However, this €1 trillion falls short of actual needs. Expert estimates place annual additional investment requirements at €260 billion by 2030 to meet climate and energy targets, implying total needs of approximately €2.6 trillion for the decade—meaning the Green Deal mobilizes only about 38% of required capital. The energy sector exemplifies this gap: annual investment in EU energy systems must more than double from €288 billion (2011–2020 average) to €565 billion annually (2021–2030), while achieving 45% renewable energy penetration by 2030 requires installing over 600 gigawatts of additional solar capacity in five years.

Sectoral Allocation and Recent Disbursements

Recent funding flows indicate acceleration in 2025. The Modernisation Fund—financed through EU Emissions Trading System (ETS) revenues—disbursed €5.46 billion in 2025 across 79 clean energy projects in 13 member states, bringing cumulative disbursements since 2021 to €20.7 billion supporting 294 investments. These funds concentrate on renewable electricity generation (62% of 2025 projects), renewable energy deployment, network modernization, and energy efficiency improvements in industry.​

The Clean Industrial Deal, launched in February 2025, commits an additional €100+ billion to support EU-made clean manufacturing through a combination of mechanisms: a proposed Industrial Decarbonisation Bank aiming for €100 billion in funding from ETS revenues and revised InvestEU provisions; revised state aid frameworks to accelerate renewable energy rollout and decarbonization investments; and enhanced European Investment Bank capacity to support companies signing long-term clean energy contracts.

This capital deployment reflects a deliberate geographic prioritization toward historically fossil-fuel-dependent regions. The Just Transition Mechanism allocates €17.5 billion in EU grants to coal and carbon-intensive regions, with member states required to provide additional €10 billion in co-financing, targeting 34 identified coal, peat, and oil shale regions across 14 member states. Poland, Czechia, and Romania—as lower-income EU members—received the largest 2025 Modernisation Fund disbursements (€1.44 billion, €1.78 billion, and €1.24 billion respectively).​


Part II: Macroeconomic Effects and Sectoral Transformation

GDP and Aggregate Economic Impact

The macroeconomic effects of the Green Deal transition present a counterintuitive narrative: despite mobilizing trillions in investment, aggregate GDP impacts remain surprisingly modest, though the composition of economic activity undergoes radical reorganization.

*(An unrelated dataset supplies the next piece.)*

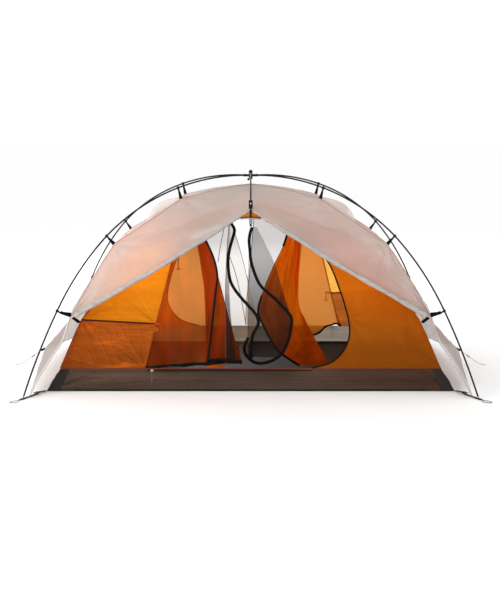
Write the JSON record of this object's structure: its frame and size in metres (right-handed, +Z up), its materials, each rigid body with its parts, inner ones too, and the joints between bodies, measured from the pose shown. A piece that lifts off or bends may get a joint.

According to the European Parliament’s impact assessment, the worst-case scenario projects aggregate GDP to be 0.4% below the baseline by 2030, while optimistic scenarios show 0.5% above baseline, with outcomes highly sensitive to policy implementation and revenue recycling mechanisms.​

The OECD’s analysis of the “Fit for 55” package—the Green Deal’s core legislative framework—projects a 1% loss in GDP per capita by 2030 relative to the reference scenario, rising to 2.1–2.3% by 2035, reflecting higher production costs driven by carbon pricing mechanisms. This negative impact reflects carbon-intensive sectors’ elevated costs and reduced net exports as non-ETS countries lack equivalent carbon pricing. However, these analyses explicitly exclude the positive economic benefits from avoided climate damages—impacts that accelerate significantly after 2030 and compound over decades.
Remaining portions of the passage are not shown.